The sport of carriage driving owes a lot to Dick Carey – Dick is a builder – a builder of carriages, courses and confidence. His lifelong love of carriage driving began when he was a boy, learning to drive on a local farm. He took up an apprenticeship and trained as a carpenter and wheelwright. Then in 1966, Dick set up his own business at the same time, he purchases two ponies and decided to build his own carriage, this marked the beginning of his carriage driving competition journey, as he started to compete in horse driving trials with pony pairs and teams.
Over the years, Dick has made a name for himself as an accomplished course builder and innovative obstacle designed. He was involved with the organisation of the highly successful three-day national event at Brighton, where he started as the course builder, committee member and ending up as Chairman.

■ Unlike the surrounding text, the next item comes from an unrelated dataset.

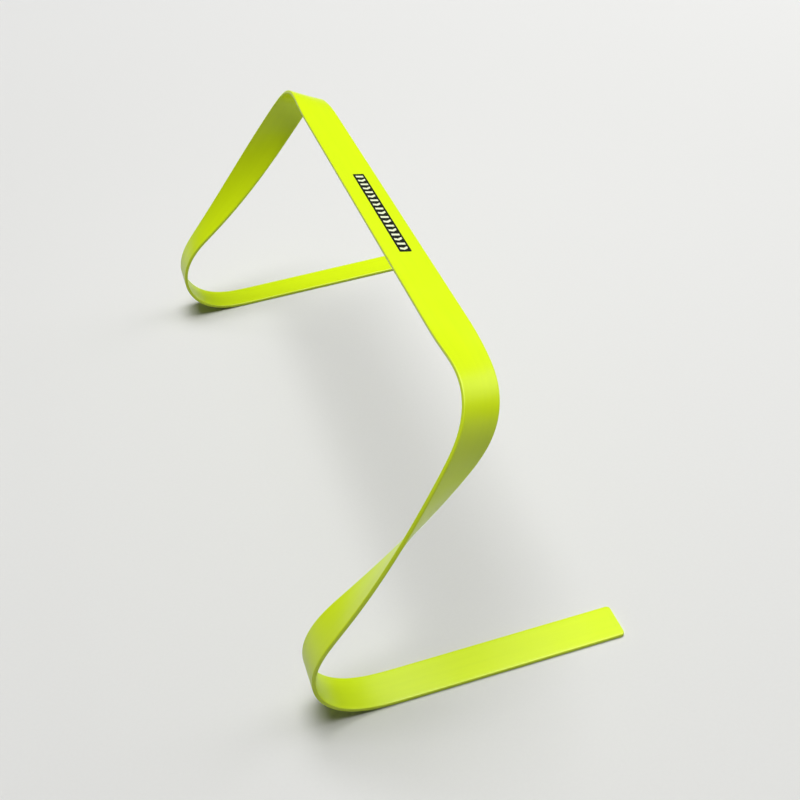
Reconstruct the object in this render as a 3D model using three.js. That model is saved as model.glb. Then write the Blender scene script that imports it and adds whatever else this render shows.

In 1977, he organised a musical drive with eight juniors and this was performed at the British Driving Society Show at Smith’s Lawn – this was the start of a sport that has continued to grow. Dick is a great thinker, one evening, he dreamed up the idea of running indoor driving trials during the winter months – just to keep things ticking over. The first event took place in Kent before long the concept took off across the length and breadth of the country from Cornwall or Northern Ireland, initially with Dick and a trusty team packing everything into a van, driving to venues and setting up courses. Twenty years on, it attracts 2000 entries every year from the twenty-one regional competitions held country wide culminating in the National Finals at Keysoe.
In his late seventies, Dick is still coming up with ideas but more importantly, he is a great ambassador for carriage driving. He supports young, old and novice drivers with his wealth of knowledge and encouragement, which can only mean there is a bright future for our sport.